The asymmetry is the whole story: shove about the same or more, call far less.
ICM adjustment at a glance
| Situation | Shove range vs. Nash chart | Call range vs. Nash chart |
|---|---|---|
| Deep / early | Same (chart is accurate) | Same |
| Money bubble, covered | Same or wider | Much tighter |
| Steep FT pay jump | Slightly wider | Dramatically tighter |
| Heads-up | Same (ICM off) | Same |
Notice heads-up and deep spots return the chart to full accuracy — that’s where chips and dollars nearly agree, so the chip-EV Nash chart is correct. The chart only misleads in the ICM-heavy zone, and only on the calling side.
Worked spot: chart says call, ICM says fold
You’re the big blind with 12 BB, on the bubble, and a covering stack shoves from the small blind. Your hand is a marginal ace — the kind a chip-EV Nash chart says is a comfortable call against a wide small-blind shoving range (call it ~48% equity).
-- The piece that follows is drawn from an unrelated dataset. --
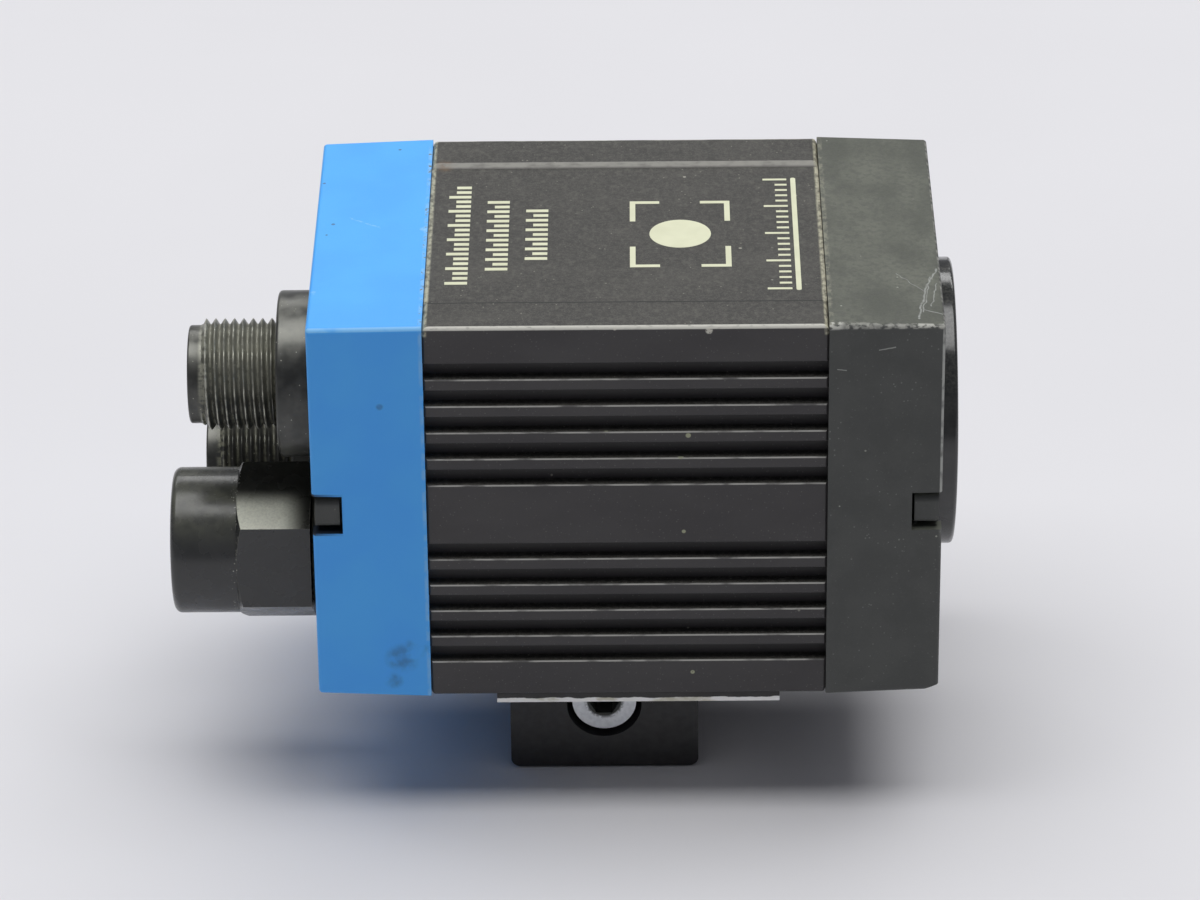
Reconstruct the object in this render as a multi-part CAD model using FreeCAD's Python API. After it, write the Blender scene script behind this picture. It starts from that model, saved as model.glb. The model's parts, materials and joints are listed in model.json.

In chips, calling 12 BB as a 48% underdog is roughly break-even to slightly profitable — the chart’s logic. But apply ICM. On the bubble, covered, your risk premium might be 20 points, meaning you need about 68% equity to call, not 50%. Your marginal ace at 48% is nowhere near that bar. The chip-EV chart says call; the dollar math says snap-fold. You wait for a hand above the ICM threshold — roughly the top tier — or you fold and keep your equity intact.
Using charts the right way
Treat a Nash chart as a chip-EV baseline, not gospel. Deep and early, follow it closely — it’s accurate there. As pay jumps approach, keep shoving near the chart’s shove range but tighten your calls hard, guided by your risk premium and who covers whom. Short-stack formats where this matters most are covered in the sit & go strategy hub, and the pressure that drives the calling-range collapse is detailed in ICM pressure.
The takeaway
Nash push/fold charts are a powerful default, but they speak chips, not dollars. Near a pay jump, ICM keeps your shoves honest while it slashes your calls — so lean on the chart for jamming and override it for calling. Start from the ICM hub to see the full model behind the adjustment.
Frequently asked
What is a Nash push/fold chart?
A Nash push/fold chart is a game-theory-optimal guide for short stacks, showing which hands to shove all-in and which to call a shove with, by stack depth. It assumes both players play perfectly, so neither can profit by deviating. Standard charts are calculated in chip EV, not dollars.
Do Nash charts account for ICM?
Standard Nash push/fold charts do not — they assume every chip is worth the same, which is only true deep in a big field or heads-up. Near a pay jump, ICM makes chips diminish in value, so you must tighten your calling range below what the chip-EV chart says.
How does ICM change push/fold ranges?
ICM mainly tightens your calling range, because busting near a pay jump is disastrous, while leaving your shoving range close to the chip-EV chart or even wider, since fold equity is worth more. The net effect is: shove about the same or more, call much less.
Should beginners use Nash charts?
Yes, as a baseline. A chip-EV Nash chart is a strong default when you're deep or far from the money. Just remember to tighten your calls on the bubble and at final-table pay jumps, where ICM overrides the chart and calling a shove costs more in dollars than the chart assumes.